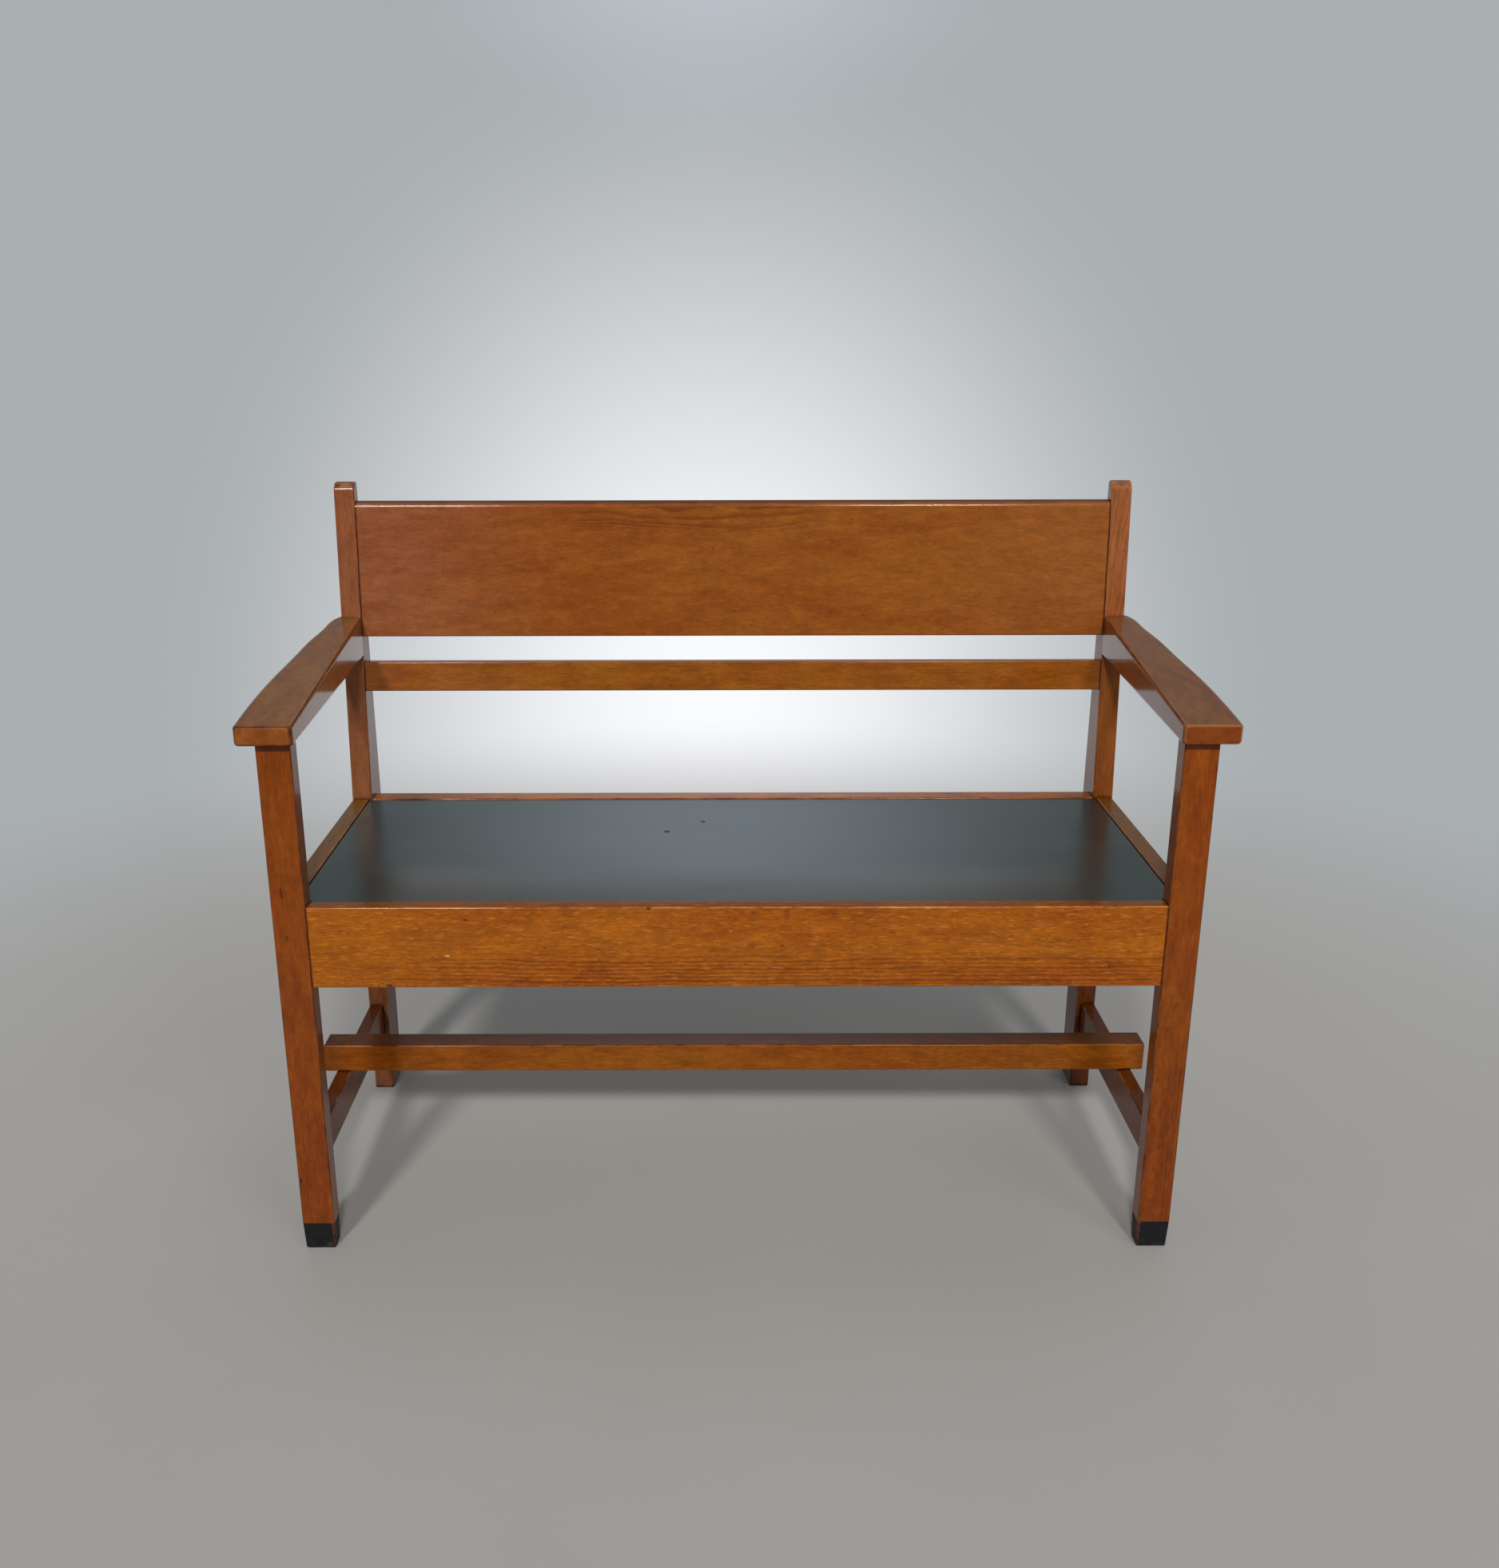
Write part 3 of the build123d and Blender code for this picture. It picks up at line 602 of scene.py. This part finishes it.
def seat_covering():
    """Dark green leathercloth with a soft sheen, a painted paler sheen in its middle, a fine grain, two
    small nicks and painted shade in its corners.
    """
    graph = Graph("seat_leathercloth")
    place = graph.place()
    grain = graph.noise(place, (900.0, 900.0, 900.0), 2.0, 0.6)
    cloud = graph.noise(place, (3.0, 5.0, 3.0), 3.0, 0.55)
    fine = graph.noise(place, (60.0, 60.0, 60.0), 4.0, 0.6)
    wave = graph.noise(place, (5.0, 11.0, 5.0))
    colour = graph.mix(graph.step(cloud, 0.3, 0.7), SEAT_GREEN, SEAT_GREEN_PALE)
    colour = graph.mix(graph.times(graph.step(fine, 0.4, 0.75), 0.05), colour, SEAT_FADED)
    # A painted sheen: paler and bluer towards the middle of the seat
    away = graph.plus(graph.away(place, SEAT_SHEEN_MIDDLE, SEAT_SHEEN_REACH), cloud, 0.3)
    colour = graph.mix(graph.step(away, 1.1, 0.45, 0.0, 0.7), colour, SEAT_PAINTED_SHEEN)
    colour = graph.shift(1.0, colour, graph.grey(graph.step(grain, 0.3, 0.7, 0.84, 1.14)))
    rough = graph.plus(0.225, cloud, 0.08)
    for x, y, reach in SEAT_NICKS:
        away = graph.length(graph.vector("SUBTRACT", place, (x, y, SEAT_TOP)))
        nick = graph.step(graph.plus(away, fine, reach), reach * 1.6, reach)
        colour = graph.mix(nick, colour, SEAT_NICK)
        rough = graph.math("MAXIMUM", rough, nick)
    # Painted shade where the covering meets the rails
    colour = graph.mix(graph.times(graph.corner(0.85, 0.4), 0.8), colour, SEAT_CORNER_SHADE)
    height = graph.plus(graph.times(grain, 0.006), wave, 2.0)
    return graph.finish(colour, rough, height, SEAT_RELIEF, Specular_IOR_Level=0.92, IOR=1.62)


# Rubber cups and screws

RUBBER = srgb(9, 8, 12)
FLOOR_DUST = srgb(58, 53, 50)
RED_DUST = srgb(104, 48, 38)
RUBBER_RELIEF = 0.0006
FLOOR_DUST_HEIGHT = 0.012
FLOOR_DUST_FULL = 0.001
RUBBED_REACH = 0.0085
RUBBED_FULL = 0.0045
RUBBED_WAVER = 0.006
STEEL = srgb(150, 150, 152)
STEEL_BROWN = srgb(96, 76, 60)
STEEL_RELIEF = 0.00005


def foot_rubber():
    """Black rubber, dusty towards the floor, with red dust rubbed into its inner front edge."""
    graph = Graph("foot_rubber")
    place = graph.place()
    parts = graph.parts(place)
    dust = graph.noise(place, (90.0, 90.0, 150.0), 4.0, 0.65)
    fine = graph.noise(place, (600.0, 600.0, 600.0), 3.0, 0.6)
    low = graph.step(parts[Z], FLOOR_DUST_HEIGHT, FLOOR_DUST_FULL, 0.10, 1.10)
    share = graph.math("MULTIPLY", graph.step(dust, 0.45, 0.7), low, clamp=True)
    colour = graph.mix(share, RUBBER, FLOOR_DUST)
    inner = graph.math("SUBTRACT", graph.math("ABSOLUTE", parts[X]), LEG_INNER)
    front = graph.math("SUBTRACT", parts[Y], LEG_FRONT)
    away = graph.plus(graph.math("ADD", inner, front), dust, RUBBED_WAVER)
    colour = graph.mix(graph.step(away, RUBBED_REACH, RUBBED_FULL, 0.0, 0.75), colour, RED_DUST)
    height = graph.plus(graph.times(dust, 2.0), fine, 0.5)
    return graph.finish(colour, graph.plus(0.42, fine, 0.25), height, RUBBER_RELIEF,
                        Specular_IOR_Level=0.3)


def screw_steel():
    """Dull steel with a few brown spots."""
    graph = Graph("screw_steel")
    spot = graph.noise(graph.place(), (400.0, 400.0, 400.0), 4.0, 0.6)
    colour = graph.mix(graph.step(spot, 0.5, 0.7), STEEL, STEEL_BROWN)
    return graph.finish(colour, graph.plus(0.3, spot, 0.35), spot, STEEL_RELIEF, Metallic=1.0)


# Each node's material

MATERIALS = {node: oak(node, axes, seed, colour, changes)
             for seed, (node, (axes, colour, changes)) in enumerate(BOARDS.items(), 1)}
MATERIALS.update({
    "seat_cover": seat_covering(),
    "front_foot_cap_left": foot_rubber(),
    "seat_board": bare_wood("seat_board_deal", DEAL, X, LONG_ALONG),
    "seat_batten_front": bare_wood("batten_deal", DEAL, X, LONG_ALONG),
    "seat_batten_left": bare_wood("side_batten_deal", DEAL, Y, LONG_ALONG),
    "corner_blocks": bare_wood("block_deal", DEAL, Z, SHORT_ALONG),
    "arm_leg_dowels": bare_wood("upright_dowel_beech", BEECH, Z, SHORT_ALONG),
    "arm_post_dowels": bare_wood("level_dowel_beech", BEECH, Y, SHORT_ALONG),
    "seat_frame_screws": screw_steel(),
})
SAME = {
    "front_foot_cap_right": "front_foot_cap_left",
    "seat_batten_back": "seat_batten_front",
    "seat_batten_right": "seat_batten_left",
    "stretcher_screws": "seat_frame_screws",
}
for node_name, node_object in frame["nodes"].items():
    material = MATERIALS[SAME.get(node_name, node_name)]
    if not node_object.material_slots:
        node_object.data.materials.append(material)
    for slot in node_object.material_slots:
        slot.material = material


# Floor, backdrop and lamps

FLOOR_SIZE = 14.0
FLOOR_FADE_START = 0.95
FLOOR_FADE_END = 2.4
FLOOR_COLOUR = srgb(165, 163, 160)
FLOOR_COLOUR_PALE = srgb(171, 169, 166)

AMBIENT = 0.28
AMBIENT_COLOUR = (0.93, 0.96, 1.0, 1.0)
BACKDROP_COLOUR = srgb(170, 175, 178)
BACKDROP_FRONT_COLOUR = srgb(138, 141, 143)
BACKDROP_HIGH_COLOUR = srgb(116, 126, 126)

# Paler patches of the backdrop behind the settle: the middle, the reach and the colour of each
PATCHES = (
    ((0.0, 1.0, -0.25), (0.36, 1.0, 0.43), srgb(251, 252, 255)),
    ((0.0, 1.0, 0.40), (0.27, 1.0, 0.32), srgb(228, 240, 255)),
)

# Soft lamps far off: the azimuth from the front towards the right and the elevation, in degrees,
# the strength, the spread in degrees, and the tint
LAMPS = {
    "left_lamp": (-14.5, 37.0, 1.45, 6.5, (1.0, 0.98, 0.95)),
    "right_lamp": (10.0, 37.0, 1.05, 6.5, (1.0, 0.98, 0.96)),
    "fill_lamp": (38.0, 32.0, 0.35, 25.0, (1.0, 0.98, 0.96)),
    "top_lamp": (170.0, 66.0, 0.25, 40.0, (0.95, 0.98, 1.0)),
}


def floor():
    """A pale floor that fades into the background away from the settle."""
    bpy.ops.mesh.primitive_plane_add(size=FLOOR_SIZE)
    plane = bpy.context.object
    plane.name = "studio_floor"
    graph = Graph("studio_floor")
    place = graph.place()
    colour = graph.mix(graph.noise(place, (3.0, 3.0, 3.0), 3.0), FLOOR_COLOUR, FLOOR_COLOUR_PALE)
    matte = graph.add("BsdfPrincipled", {"Base Color": colour, "Roughness": 0.7})
    clear = graph.add("BsdfTransparent")
    fade = graph.step(graph.length(place), FLOOR_FADE_START, FLOOR_FADE_END)
    blend = graph.add("MixShader", {0: fade, 1: matte.outputs[0], 2: clear.outputs[0]})
    graph.add("OutputMaterial", {"Surface": blend.outputs[0]})
    plane.data.materials.append(graph.owner)


def backdrop(graph):
    """The colour in each direction: darker above and in front, with pale patches behind."""
    direction = graph.add("TexCoord").outputs["Generated"]
    parts = graph.parts(direction)
    colour = graph.mix(graph.step(parts[Z], 0.16, 0.30), BACKDROP_COLOUR, BACKDROP_HIGH_COLOUR)
    for middle, reach, patch_colour in PATCHES:
        near = graph.step(graph.away(direction, middle, reach), 1.0, 0.0)
        colour = graph.mix(near, colour, patch_colour)
    return graph.mix(graph.step(parts[Y], 0.2, -0.6), colour, BACKDROP_FRONT_COLOUR)


def world():
    """Even light from all round, with a pale backdrop for the camera and for reflections."""
    sky = bpy.data.worlds.new("studio")
    bpy.context.scene.world = sky
    graph = Graph("studio", sky)
    path = graph.add("LightPath").outputs
    shown = graph.math("MAXIMUM", path["Is Camera Ray"], path["Is Glossy Ray"])
    shown = graph.math("MAXIMUM", shown, path["Is Transmission Ray"])
    ambient = graph.add("Background", {"Color": AMBIENT_COLOUR, "Strength": AMBIENT})
    pale = graph.add("Background", {"Color": backdrop(graph)})
    mixed = graph.add("MixShader", {0: shown, 1: ambient.outputs[0], 2: pale.outputs[0]})
    graph.add("OutputWorld", {"Surface": mixed.outputs[0]})


def lamp(name, azimuth, elevation, strength, spread, tint):
    """One soft lamp, as wide as its spread in the sky."""
    light = bpy.data.lights.new(name, "SUN")
    light.energy = strength
    light.angle = math.radians(spread)
    light.color = tint
    holder = bpy.data.objects.new(name, light)
    bpy.context.scene.collection.objects.link(holder)
    holder.rotation_euler = (math.radians(90 - elevation), 0.0, math.radians(azimuth))


floor()
world()
for lamp_name, lamp_values in LAMPS.items():
    lamp(lamp_name, *lamp_values)


# Camera

def camera():
    """The photograph's camera: turned, pitched, then rolled about its own axis."""
    yaw = math.radians(CAMERA_YAW)
    pitch = math.radians(CAMERA_PITCH)
    roll = math.radians(CAMERA_ROLL)
    right = Vector((math.cos(yaw), math.sin(yaw), 0.0))
    ahead = Vector((-math.sin(yaw), math.cos(yaw), 0.0))
    forward = ahead * math.cos(pitch) - Vector((0.0, 0.0, math.sin(pitch)))
    up = ahead * math.sin(pitch) + Vector((0.0, 0.0, math.cos(pitch)))
    rolled_right = right * math.cos(roll) - up * math.sin(roll)
    rolled_up = right * math.sin(roll) + up * math.cos(roll)
    lens = bpy.data.cameras.new("photograph_camera")
    lens.sensor_fit = "AUTO"
    lens.sensor_width = SENSOR
    longest = max(IMAGE_WIDTH, IMAGE_HEIGHT)
    lens.lens = FOCAL_PIXELS / longest * SENSOR
    lens.shift_x = (IMAGE_WIDTH / 2 - AXIS_X_PIXELS) / longest
    lens.shift_y = (AXIS_Y_PIXELS - IMAGE_HEIGHT / 2) / longest
    holder = bpy.data.objects.new("photograph_camera", lens)
    bpy.context.scene.collection.objects.link(holder)
    axes = Matrix((rolled_right, rolled_up, -forward)).transposed().to_4x4()
    holder.matrix_world = Matrix.Translation(CAMERA_PLACE) @ axes
    bpy.context.scene.camera = holder


camera()
bpy.context.scene.view_settings.view_transform = "Standard"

**TASK:**
Repeat exactly, please, each line from the beginning of the data through the line with "STEEL_RELIEF = 0.00005" in it, and only those lines.

**SOLUTION TO THIS TASK:**
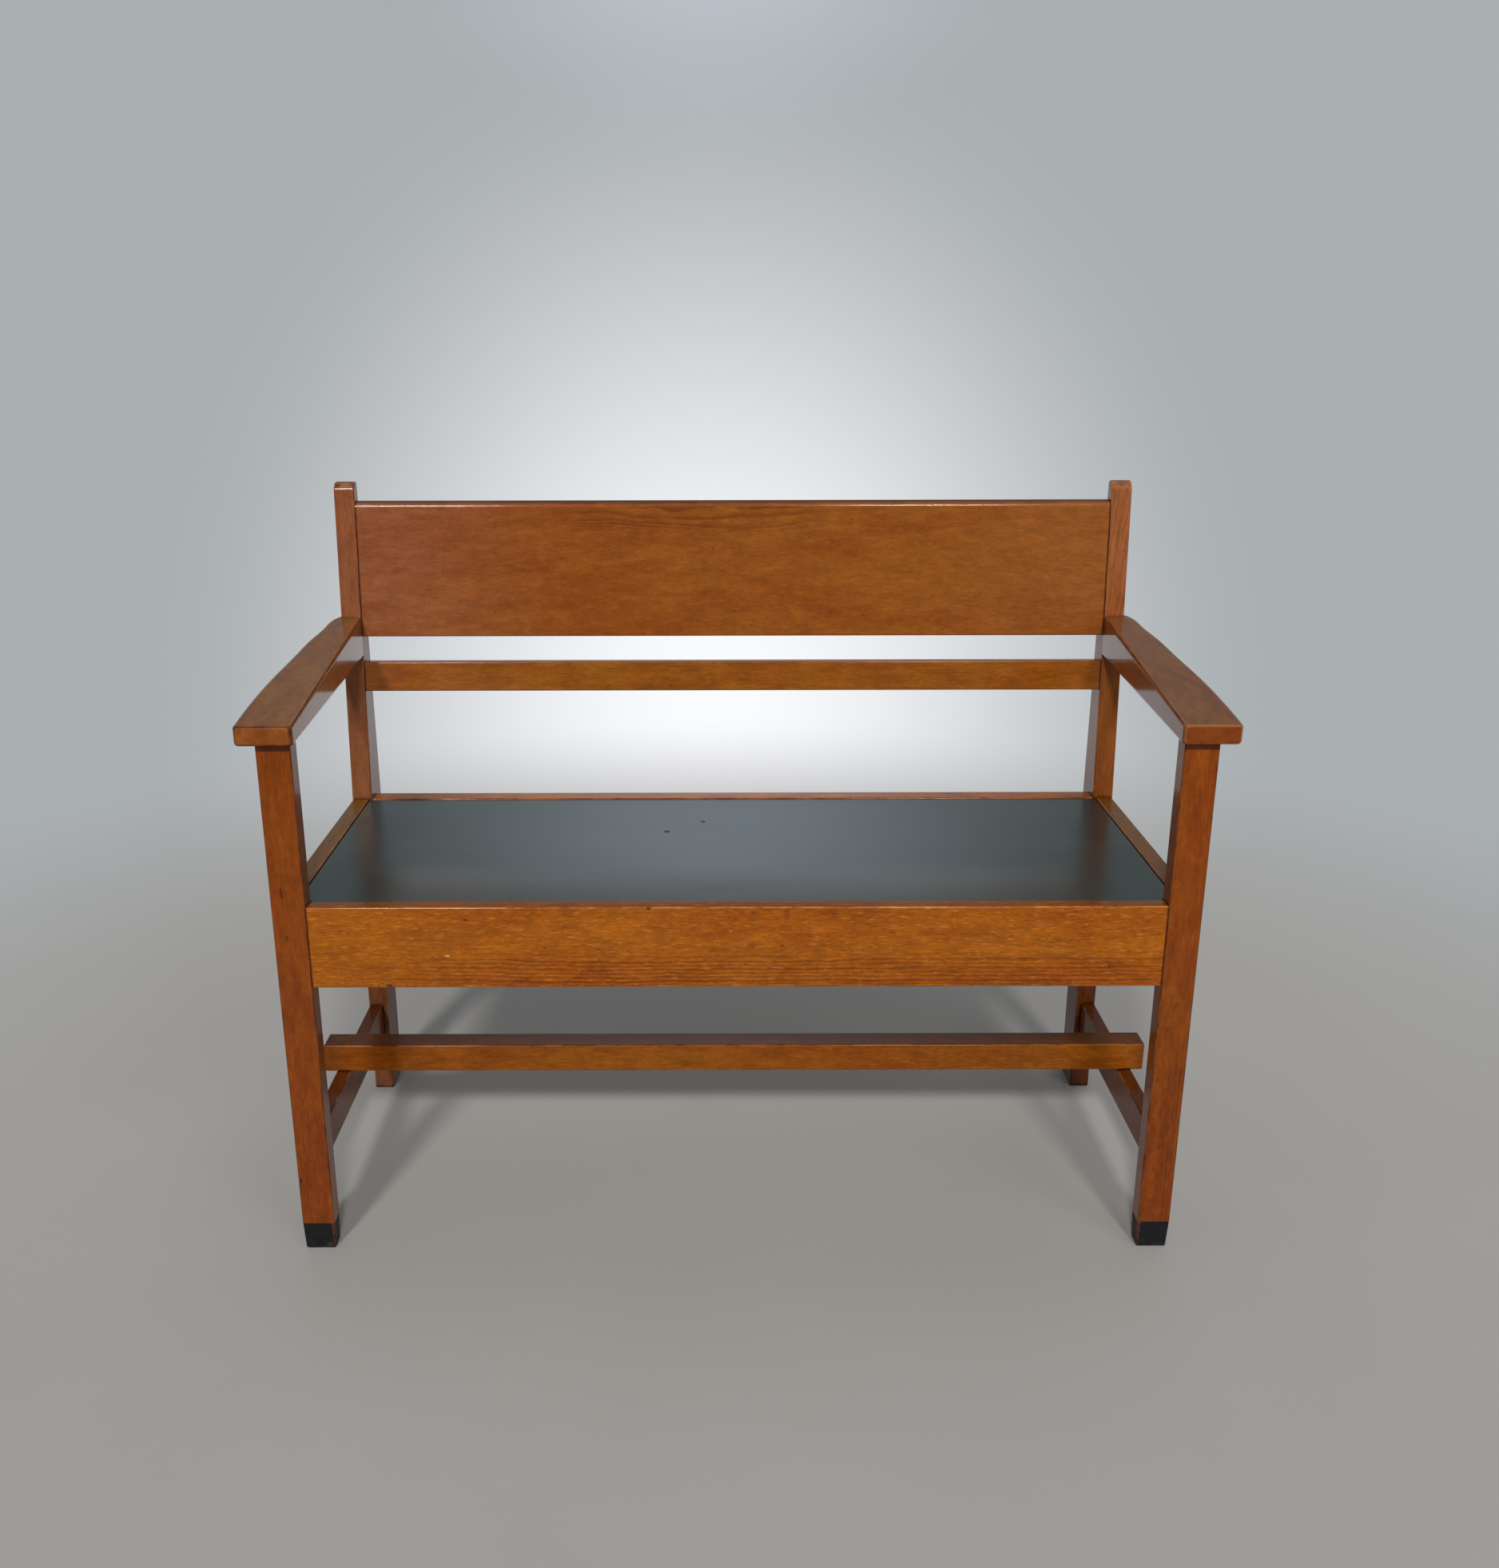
Write part 3 of the build123d and Blender code for this picture. It picks up at line 602 of scene.py. This part finishes it.
def seat_covering():
    """Dark green leathercloth with a soft sheen, a painted paler sheen in its middle, a fine grain, two
    small nicks and painted shade in its corners.
    """
    graph = Graph("seat_leathercloth")
    place = graph.place()
    grain = graph.noise(place, (900.0, 900.0, 900.0), 2.0, 0.6)
    cloud = graph.noise(place, (3.0, 5.0, 3.0), 3.0, 0.55)
    fine = graph.noise(place, (60.0, 60.0, 60.0), 4.0, 0.6)
    wave = graph.noise(place, (5.0, 11.0, 5.0))
    colour = graph.mix(graph.step(cloud, 0.3, 0.7), SEAT_GREEN, SEAT_GREEN_PALE)
    colour = graph.mix(graph.times(graph.step(fine, 0.4, 0.75), 0.05), colour, SEAT_FADED)
    # A painted sheen: paler and bluer towards the middle of the seat
    away = graph.plus(graph.away(place, SEAT_SHEEN_MIDDLE, SEAT_SHEEN_REACH), cloud, 0.3)
    colour = graph.mix(graph.step(away, 1.1, 0.45, 0.0, 0.7), colour, SEAT_PAINTED_SHEEN)
    colour = graph.shift(1.0, colour, graph.grey(graph.step(grain, 0.3, 0.7, 0.84, 1.14)))
    rough = graph.plus(0.225, cloud, 0.08)
    for x, y, reach in SEAT_NICKS:
        away = graph.length(graph.vector("SUBTRACT", place, (x, y, SEAT_TOP)))
        nick = graph.step(graph.plus(away, fine, reach), reach * 1.6, reach)
        colour = graph.mix(nick, colour, SEAT_NICK)
        rough = graph.math("MAXIMUM", rough, nick)
    # Painted shade where the covering meets the rails
    colour = graph.mix(graph.times(graph.corner(0.85, 0.4), 0.8), colour, SEAT_CORNER_SHADE)
    height = graph.plus(graph.times(grain, 0.006), wave, 2.0)
    return graph.finish(colour, rough, height, SEAT_RELIEF, Specular_IOR_Level=0.92, IOR=1.62)


# Rubber cups and screws

RUBBER = srgb(9, 8, 12)
FLOOR_DUST = srgb(58, 53, 50)
RED_DUST = srgb(104, 48, 38)
RUBBER_RELIEF = 0.0006
FLOOR_DUST_HEIGHT = 0.012
FLOOR_DUST_FULL = 0.001
RUBBED_REACH = 0.0085
RUBBED_FULL = 0.0045
RUBBED_WAVER = 0.006
STEEL = srgb(150, 150, 152)
STEEL_BROWN = srgb(96, 76, 60)
STEEL_RELIEF = 0.00005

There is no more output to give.